## Task directions
Please write out the material below exactly as given.

## Material

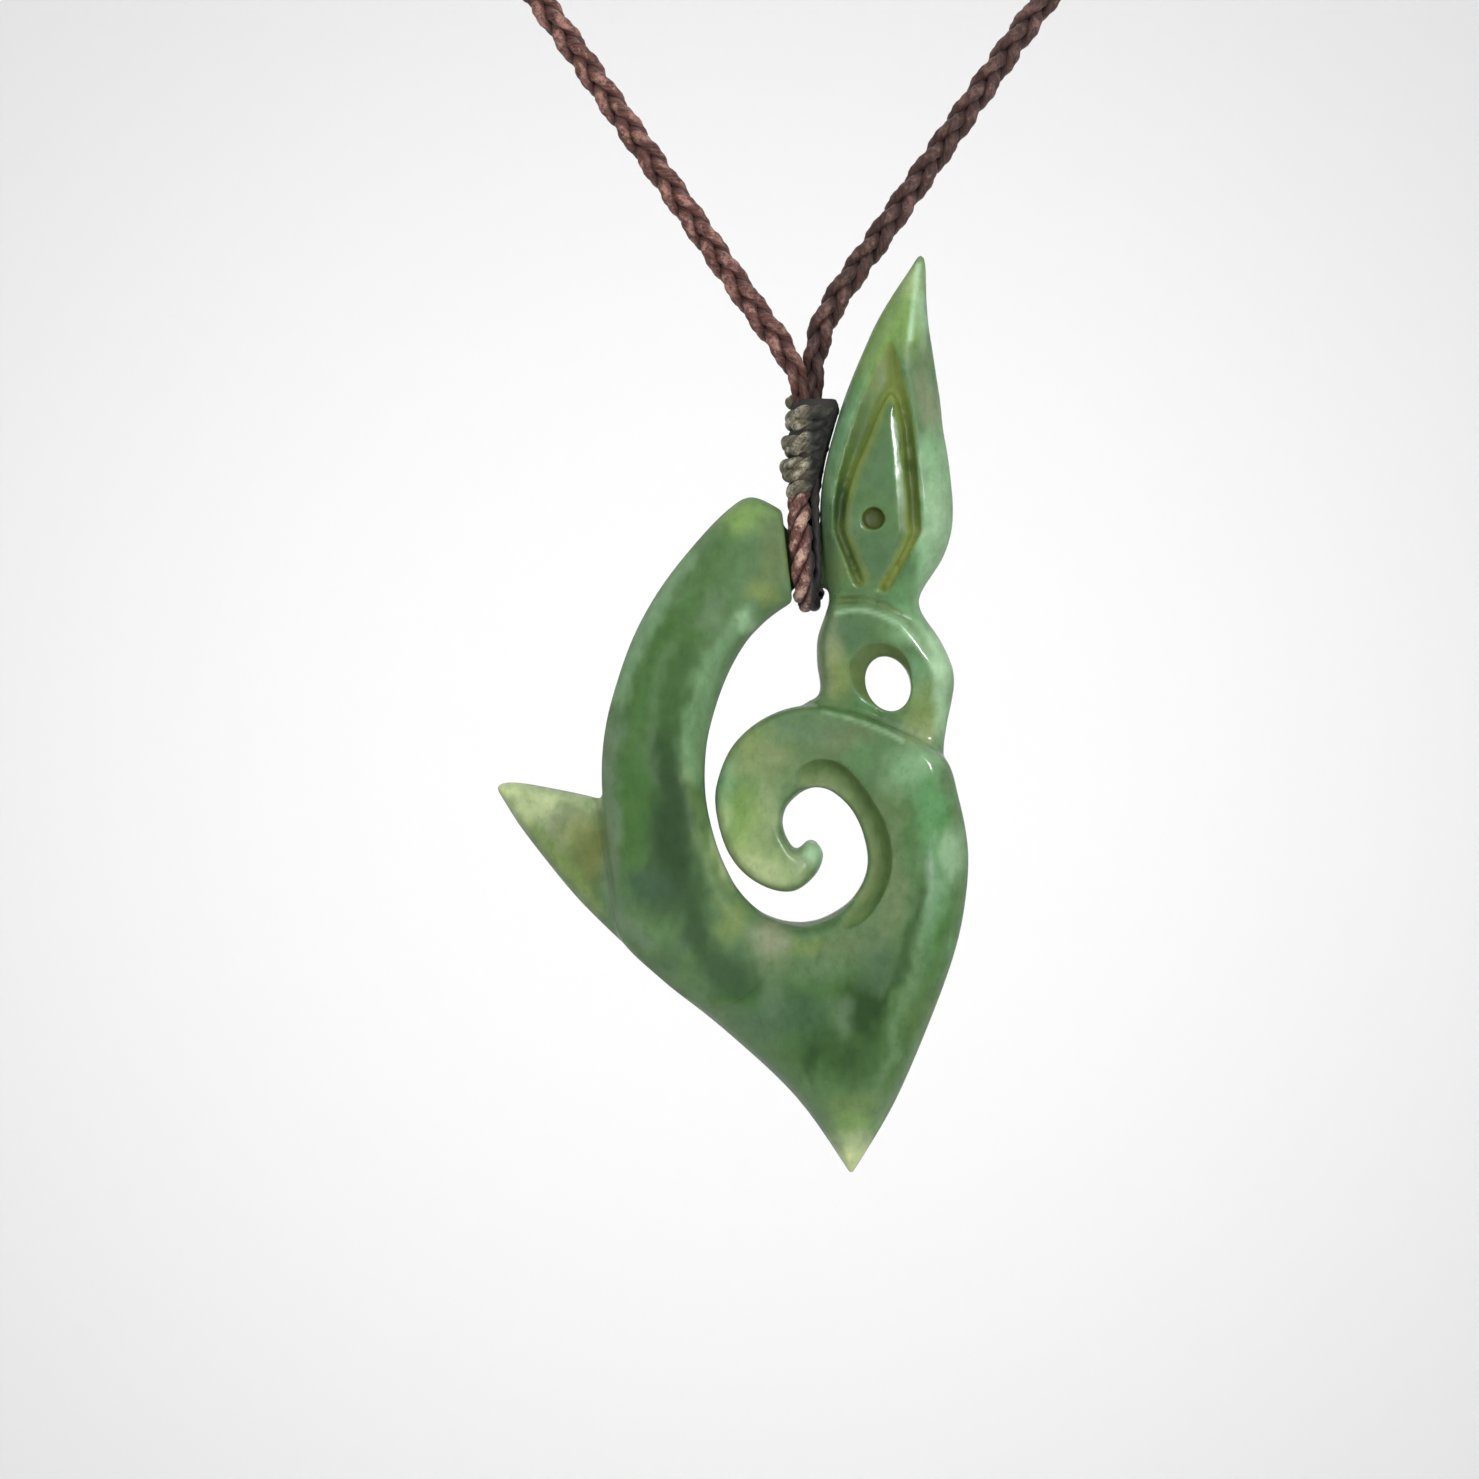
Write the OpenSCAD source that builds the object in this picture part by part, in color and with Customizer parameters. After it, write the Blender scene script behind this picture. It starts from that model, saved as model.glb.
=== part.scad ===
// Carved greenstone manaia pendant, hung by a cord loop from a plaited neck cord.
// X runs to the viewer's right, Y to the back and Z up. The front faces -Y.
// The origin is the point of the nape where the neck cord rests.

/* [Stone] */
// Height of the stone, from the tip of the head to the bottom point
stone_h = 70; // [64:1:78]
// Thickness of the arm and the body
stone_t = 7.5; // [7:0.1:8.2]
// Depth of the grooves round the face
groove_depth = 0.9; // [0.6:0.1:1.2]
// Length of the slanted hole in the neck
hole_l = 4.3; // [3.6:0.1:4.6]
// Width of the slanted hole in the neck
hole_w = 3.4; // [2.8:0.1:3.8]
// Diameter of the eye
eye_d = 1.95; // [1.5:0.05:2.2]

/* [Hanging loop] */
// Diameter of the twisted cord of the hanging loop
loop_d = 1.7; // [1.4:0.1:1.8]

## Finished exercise
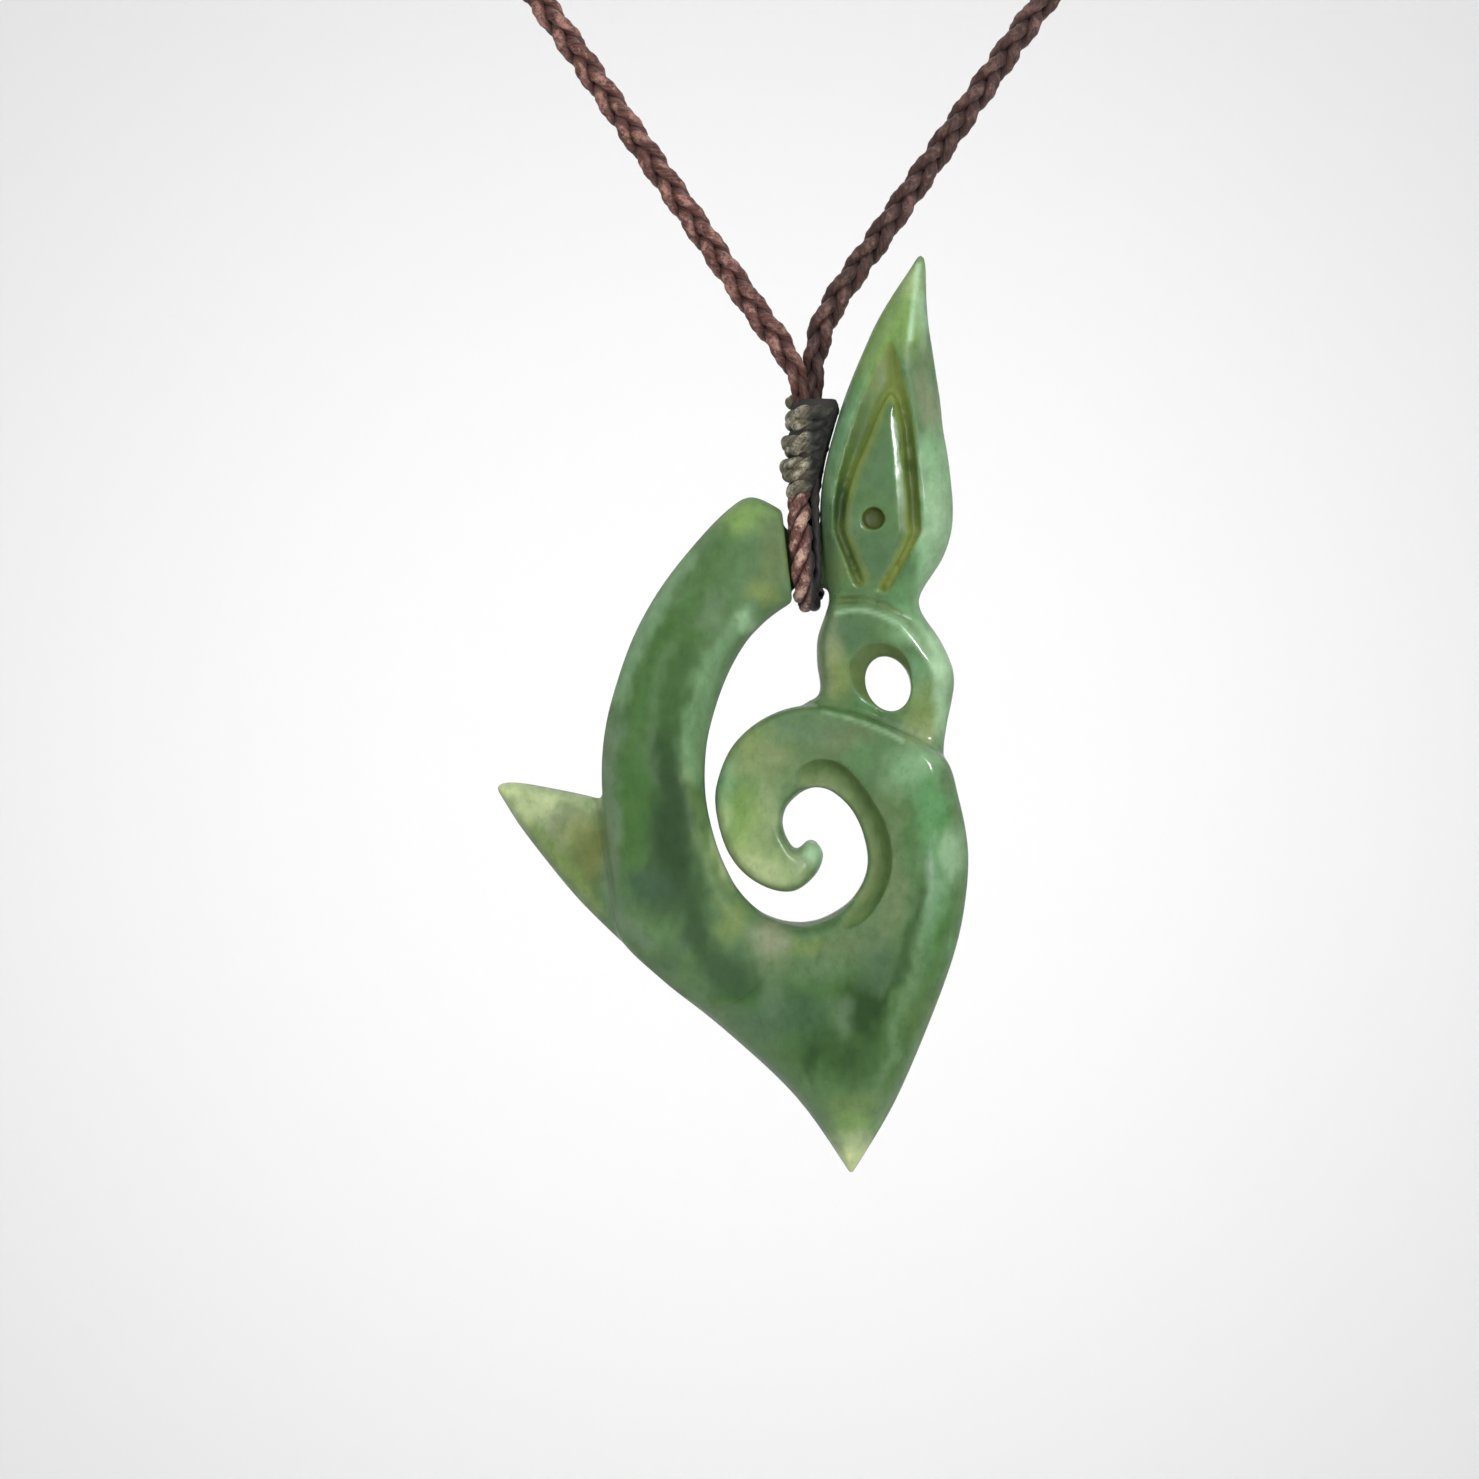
Write the OpenSCAD source that builds the object in this picture part by part, in color and with Customizer parameters. After it, write the Blender scene script behind this picture. It starts from that model, saved as model.glb.
=== part.scad ===
// Carved greenstone manaia pendant, hung by a cord loop from a plaited neck cord.
// X runs to the viewer's right, Y to the back and Z up. The front faces -Y.
// The origin is the point of the nape where the neck cord rests.

/* [Stone] */
// Height of the stone, from the tip of the head to the bottom point
stone_h = 70; // [64:1:78]
// Thickness of the arm and the body
stone_t = 7.5; // [7:0.1:8.2]
// Depth of the grooves round the face
groove_depth = 0.9; // [0.6:0.1:1.2]
// Length of the slanted hole in the neck
hole_l = 4.3; // [3.6:0.1:4.6]
// Width of the slanted hole in the neck
hole_w = 3.4; // [2.8:0.1:3.8]
// Diameter of the eye
eye_d = 1.95; // [1.5:0.05:2.2]

/* [Hanging loop] */
// Diameter of the twisted cord of the hanging loop
loop_d = 1.7; // [1.4:0.1:1.8]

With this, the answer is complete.